From my research and reading previous comments we should stick either to https://wiki.openstreetmap.org/wiki/Nominatim

or some service that services nominatim https://opencagedata.com/pricing https://business.mapquest.com/pricing-plans/

for more accurate results

Thoughts?

ColmMassey commented 4 years ago

Without further exploration I'd say let's just see how hard using Nominatim is.

sunnydean commented 4 years ago

Hi, already using it.

Some of the addresses cannot be located though. E.g. SostreCivic in our entries has an address of: c/casp 43,barcelona,ES

The actual address is:

Barcelona (city) 43 (housenumber) 08010 (postcode) Carrer de Casp (street)

It's a question of should we switch to another service that can locate these or stick to Nominatim for now?

ColmMassey commented 4 years ago

What's the failure rate? Can we tell how it compares to the the one we used in batch mode?

sunnydean commented 4 years ago

The one we used in batch mode matches all of the requests (I am not sure with what accuracy though) which makes it easy to locate duplicate entries e.g. SostreCivic,c/casp 43,barcelona,ES and SostreCivic,Casp 43,barcelona,8010,ES

will both point to the same address, hence they will be found as duplicates

The service we are using currently (or any other service that matches all of them) would be a better option.

Nominatim usually fails on badly written names e.g. c/casp 43

ColmMassey commented 4 years ago

The service we are using currently (or any other service that matches all of them) would be a better option. Ok, let's go with that then. I imagine their API will be easy enough to use. Point to where we may need to set up a payment account. I'll share the API token via WhatsApp.

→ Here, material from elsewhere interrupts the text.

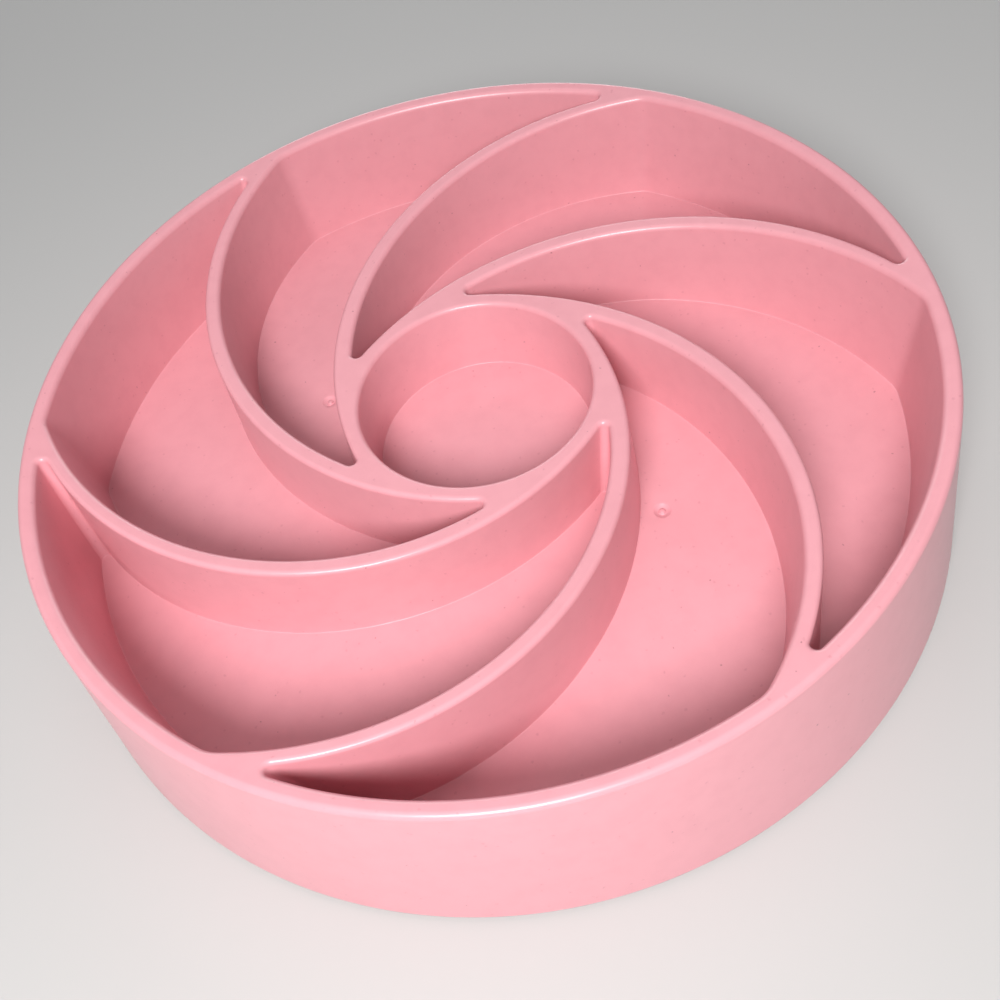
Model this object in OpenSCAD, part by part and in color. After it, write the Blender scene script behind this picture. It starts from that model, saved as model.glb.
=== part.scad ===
// Slow feeder bowl: one round moulding with six curved feed pockets that
// swirl round a centre cup, standing on six push-in rubber feet.
// Millimetres, +Z up, origin on the table under the middle of the bowl.

/* [Body] */
// Outer radius of the rim, where the wall meets the dished top
rim_r = 111.9; // [110:0.1:114]
// Outer radius of the skirt at its lower edge (the wall leans outwards)
base_r = 117.9; // [116:0.1:122]
// Height of the dished top at the pockets' outer tips
top_z = 46; // [45:0.5:50]
// Height of the skirt's lower edge over the table
skirt_z = 0.8; // [0.4:0.1:1.6]
// Radius of the shallow sphere that dishes the whole top
dish_r = 525; // [480:5:700]

/* [Pockets] */
// Radius of the pockets' outer wall at the top
pocket_r = 107.9; // [107:0.1:108.2]
// Height of the pocket floors and of the cup floor
floor_z = 14.5; // [13:0.5:16]
// Draft angle of every inner wall, in degrees
draft = 3.5; // [2.5:0.1:4]
// Radius of the pockets' two pointed ends
tip_r = 1.25; // [1:0.05:1.6]

/* [Swirl vanes] */
// Distance of each vane's arc centre from the bowl's axis
vane_off = 47.8; // [47:0.1:48.6]
// Bearing of the first vane's arc centre, in degrees
vane_dir = 133; // [0:1:360]
// Radius of the vanes' centre line
vane_mid_r = 79.35; // [78.6:0.05:80.2]
// Width of a vane where its height is vane_ref_z
vane_w = 4.1; // [3.8:0.1:4.6]

/* [Centre cup] */
// Radius of the cup at its mouth
cup_r = 29.7; // [28:0.1:30]
// Radius of the solid ring round the cup, where the vane hollows stop
hub_r = 33.5; // [32.6:0.1:34.4]

/* [Walls] */
// Thickness of the skirt and of the rim below the lip
skirt_t = 2.4; // [2.2:0.1:2.8]
// Thickness of the pocket and cup walls, seen from below
wall_t = 2.0; // [1.9:0.1:2.3]
// Thickness of the floors
floor_t = 2.4; // [2:0.1:3]
// Highest level of the hollows inside the vanes
vane_core_z = 27; // [24:0.5:28]
// Highest level of the hollow behind the outer wall
rim_core_z = 37; // [34:0.5:38]

/* [Rubber feet] */
// Distance of the feet from the bowl's axis
foot_ring_r = 84; // [80:0.5:88]
// Bearing of the first foot, counted from vane_dir, in degrees
foot_dir = 85; // [81:1:89]
// Radius of a foot's head
foot_head_r = 7.5; // [6.5:0.1:8.5]
// Thickness of a foot's head
foot_head_h = 2.0; // [1.6:0.1:2.6]
// Radius of the boss that takes a foot
boss_r = 6.5; // [6:0.1:7]
// Radius of the bore in the boss
boss_bore_r = 3.6; // [3:0.1:4]

/* [Moulding marks] */
// Radius of the shallow dimple at each gate
gate_r = 2.2; // [1.6:0.1:2.4]

/* [Hidden] */
$fn = 180;

n_pockets = 6;
step = 360 / n_pockets;
vane_ref_z = 40;
rim_ref_z = 45.5;
cup_ref_z = 36;
over_z = top_z + 6;
slope = tan(draft);
stem_gap = 0.05;
stem_h = 6.6;
bore_top = 9.4;
lip_c = 0.9;
edge_c = 0.8;
gate_depth = 0.7;

// wall radius at height z for a wall that opens upwards (s = 1) or
// closes upwards (s = -1), known to be r at height ref
function rad(r, ref, z, s) = r + s * (z - ref) * slope;
function polar(r, a) = [r * cos(a), r * sin(a)];
function vane_c(i) = polar(vane_off, vane_dir + step * i);
function outer_r(z) = base_r + (rim_r - base_r) * (z - skirt_z) / (top_z - skirt_z);

// the crossing of two circles that lies nearest to the point q
function cross_pt(c1, r1, c2, r2, q) =
    let (d = c2 - c1, l = norm(d),
         a = (r1 * r1 - r2 * r2 + l * l) / (2 * l),
         h = sqrt(max(0, r1 * r1 - a * a)),
         m = c1 + d * (a / l), n = [-d[1], d[0]] / l,
         p1 = m + n * h, p2 = m - n * h)
    norm(p1 - q) < norm(p2 - q) ? p1 : p2;

// centre of the rounding at a pocket's outer tip, at height z
function tip_out(i, z) = cross_pt(
    [0, 0], rad(pocket_r, rim_ref_z, z, 1) - tip_r,
    vane_c(i), rad(vane_mid_r + vane_w / 2, vane_ref_z, z, -1) + tip_r,
    polar(pocket_r, vane_dir + 47 + step * i));

// centre of the rounding at a pocket's inner tip, at height z
function tip_in(i, z) = cross_pt(
    vane_c(i + 1), rad(vane_mid_r - vane_w / 2, vane_ref_z, z, 1) - tip_r,
    vane_c(i), rad(vane_mid_r + vane_w / 2, vane_ref_z, z, -1) + tip_r,
    polar(cup_r + 5, vane_dir + 193 + step * i));

// a cone frustum about the point c, given by its radius at height ref
module drafted(c, r, ref, z0, z1, s)
    translate([c[0], c[1], z0])
        cylinder(r1 = rad(r, ref, z0, s), r2 = rad(r, ref, z1, s), h = z1 - z0);

// what a rounded tip takes away from a sharp one: everything past the
// leaning rod that joins the rounding's centre low and high
module tip_waste(lo, hi) {
    v = hi - lo;
    len = norm(v);
    translate(lo)
        rotate([0, atan2(norm([v[0], v[1]]), v[2]), atan2(v[1], v[0])])
            difference() {
                translate([0, -7, -8]) cube([16, 14, len + 16]);
                translate([0, 0, -9]) cylinder(r = tip_r * 1.12, h = len + 18, $fn = 64);
            }
}

// the space of pocket i; grow thickens it to the outside of its walls
module pocket_space(i, z0, grow) {
    difference() {
        intersection() {
            drafted([0, 0], pocket_r + grow, rim_ref_z, z0, over_z, 1);
            drafted(vane_c(i + 1), vane_mid_r - vane_w / 2 + grow, vane_ref_z, z0, over_z, 1);
        }
        drafted(vane_c(i), vane_mid_r + vane_w / 2 - grow, vane_ref_z, z0 - 1, over_z + 1, -1);
    }
}

module pocket(i)
    difference() {
        pocket_space(i, floor_z, 0);
        tip_waste([tip_out(i, floor_z)[0], tip_out(i, floor_z)[1], floor_z],
                  [tip_out(i, top_z)[0], tip_out(i, top_z)[1], top_z]);
        tip_waste([tip_in(i, floor_z)[0], tip_in(i, floor_z)[1], floor_z],
                  [tip_in(i, top_z)[0], tip_in(i, top_z)[1], top_z]);
    }

module cup()
    drafted([0, 0], cup_r, cup_ref_z, floor_z, over_z, 1);

module outer_body()
    rotate_extrude()
        polygon([[0, skirt_z], [base_r - edge_c, skirt_z], [base_r, skirt_z + edge_c],
                 [outer_r(top_z - lip_c), top_z - lip_c],
                 [outer_r(top_z) - lip_c, top_z + 0.4], [rim_r - 2 * lip_c, over_z - 2],
                 [0, over_z - 2]]);

module dish()
    translate([0, 0, top_z + sqrt(dish_r * dish_r - 107.5 * 107.5)])
        sphere(r = dish_r, $fn = 360);

// the hollow inside the skirt, before the pockets fill most of it
module core_envelope() {
    difference() {
        translate([0, 0, skirt_z - 1])
            cylinder(r1 = outer_r(skirt_z - 1) - skirt_t, r2 = outer_r(rim_core_z) - skirt_t,
                     h = rim_core_z - skirt_z + 1);
        translate([0, 0, vane_core_z]) cylinder(r = 104, h = 30);
    }
}

module bosses(r, z0, z1)
    for (i = [0 : n_pockets - 1])
        translate(concat(polar(foot_ring_r, vane_dir + foot_dir + step * i), [z0]))
            cylinder(r = r, h = z1 - z0, $fn = 64);

module underside()
    difference() {
        core_envelope();
        for (i = [0 : n_pockets - 1]) pocket_space(i, floor_z - floor_t, wall_t);
        translate([0, 0, floor_z - floor_t]) cylinder(r = hub_r, h = over_z);
        bosses(boss_r, foot_head_h, floor_z - 1);
    }

// the shallow dimple where the melt entered the mould, round a cut-off nub
module gate_mark() {
    ball_r = (gate_r * gate_r + gate_depth * gate_depth) / (2 * gate_depth);
    difference() {
        translate([0, 0, ball_r - gate_depth]) sphere(r = ball_r, $fn = 64);
        translate([0, 0, -2]) cylinder(r = 0.75, h = 1.9, $fn = 32);
    }
}

module bowl_moulding() color([0.93, 0.56, 0.58])
    difference() {
        outer_body();
        dish();
        for (i = [0 : n_pockets - 1]) pocket(i);
        cup();
        underside();
        bosses(boss_bore_r, foot_head_h - 2, bore_top);
        translate(concat(polar(49.3, vane_dir + 13.7), [floor_z])) gate_mark();
        translate(concat(polar(51.4, vane_dir + 185.9), [floor_z])) gate_mark();
    }

module rubber_foot(i) color([0.16, 0.16, 0.17])
    translate(concat(polar(foot_ring_r, vane_dir + foot_dir + step * (i - 1)), [0]))
        rotate_extrude($fn = 64)
            polygon([[0, 0], [foot_head_r - 0.5, 0], [foot_head_r, 0.5],
                     [foot_head_r, foot_head_h - 0.3], [foot_head_r - 0.3, foot_head_h],
                     [boss_bore_r - stem_gap, foot_head_h],
                     [boss_bore_r - stem_gap, foot_head_h + stem_h - 0.8],
                     [boss_bore_r - stem_gap - 0.8, foot_head_h + stem_h],
                     [0, foot_head_h + stem_h]]);

bowl_moulding();
rubber_foot(1);  // rubber_foot_1
rubber_foot(2);  // rubber_foot_2
rubber_foot(3);  // rubber_foot_3
rubber_foot(4);  // rubber_foot_4
rubber_foot(5);  // rubber_foot_5
rubber_foot(6);  // rubber_foot_6
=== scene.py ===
import math
import bmesh
import bpy
import numpy as np
from mathutils import Matrix, Vector
from mathutils.geometry import delaunay_2d_cdt


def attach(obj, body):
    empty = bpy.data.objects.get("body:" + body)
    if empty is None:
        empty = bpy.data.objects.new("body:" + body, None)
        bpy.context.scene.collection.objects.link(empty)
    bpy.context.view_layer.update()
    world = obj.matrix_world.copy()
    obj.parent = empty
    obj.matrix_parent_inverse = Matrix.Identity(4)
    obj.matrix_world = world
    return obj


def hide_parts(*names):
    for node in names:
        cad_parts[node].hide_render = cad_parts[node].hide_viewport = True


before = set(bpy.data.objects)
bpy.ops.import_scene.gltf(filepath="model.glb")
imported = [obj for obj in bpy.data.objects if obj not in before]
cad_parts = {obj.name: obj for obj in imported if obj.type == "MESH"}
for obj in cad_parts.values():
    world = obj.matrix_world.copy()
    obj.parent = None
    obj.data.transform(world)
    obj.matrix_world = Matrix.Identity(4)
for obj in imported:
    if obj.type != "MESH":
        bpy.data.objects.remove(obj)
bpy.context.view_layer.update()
MM = 0.001

# ------------------------------------------------------------------ camera
cam_data = bpy.data.cameras.new("cam")
cam = bpy.data.objects.new("cam", cam_data)
bpy.context.scene.collection.objects.link(cam)
cam_data.sensor_fit = "HORIZONTAL"
cam_data.sensor_width = 36.0
cam_data.lens = 37.93
cam_data.clip_start = 0.01
cam_data.clip_end = 20.0
cam.matrix_world = Matrix((
    (0.97476776, 0.22158329, 0.02699366, 0.007395),
    (-0.16277112, 0.78832788, -0.59333356, -0.178781),
    (-0.15275266, 0.57396864, 0.80450396, 0.230187),
    (0.0, 0.0, 0.0, 1.0)))
bpy.context.scene.camera = cam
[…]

sunnydean commented 4 years ago

So.. It is ease to use, but their costs are insane for our requirements. The minimum is 99$/pm.. I asked their staff if they have an available api for pay as you go, they are replying tomorrow

Our requirements are a service that has an (1)API, has some (2)free requests we can make, (3)allows caching, does (4)fuzzy searching, and (5)has a reasonable pay as you go option

we need 5 and 2 because what we are doing now and in the future is caching a big chunk of requests for a whole dataset (e.g Dotcoop2019version1 is 10,000+ requests) from time to time and then using that cache when generating new-er versions (e.g. Dotcoop2019version two has the same data + 200 entries that have been changed/added) of the same/similar dataset. If we do this we presumably (having 2 and 5) we will need to pay only for the big chunk of requests (the 10,000 + ones) and then the smaller ones would be free. This will substantially minimise costs and make this a scalable solution for the future. We need caching (3) to achieve the above. We need (4) because some of the entries have dirty data (e.g. c/casp 43,barcelona,ES as an address for Barcelona, Carrer de Casp 43, 08010), instead of us cleaning it we can leave it to the service. This will ensure that our data is as uniform as it can be.

This leaves us with the following options:

  1. https://csv2geo.com/price Easy to use, already know the format of the returned data, pay-as-you-go does not have an api, I've asked them if they could open it, their team said they'll get back to me tomorrow It doesn't have any free requests at all though

  2. https://geocode.xyz/pricing Easy to use, json responses, has pay-as-you-go, allows caching, no free requests This will end up costing 25-30$ each time we have a new dataset with new addresses and then for smaller changes it will be around 5$ - 7.5$ (2.5$ per 1000 requests).

  3. https://opencagedata.com/pricing Easy to use, json responses, monthly payments, allows caching, free requests up to 2500 per day This will end up costing around 38$ each month we need to encode a large amount of data (up to 10,000 requests per day, which we might only end up doing at the start) Then we will be using the free requests per day for any updates.

The 3rd one seems to be most scalable for now, and the best solution in terms of accuracy.

some of the services sadly forbid caching and others do not do the fuzzy searching we need (I have not included them in the list above) For now I've coded it in with Nominatim so that we can easily replace it when we decide which one of these to use.

ColmMassey commented 4 years ago

Shall we set up an account with opencagedata for the moment? We can always change in the future as we get more familiar with our requirements etc. It looks like £38 (plus VAT, no doubt).

sunnydean commented 4 years ago

Yes, I am available after 30mins if you need help. Let's communicate it over whatsapp

ColmMassey commented 4 years ago

We now have this service, so closing.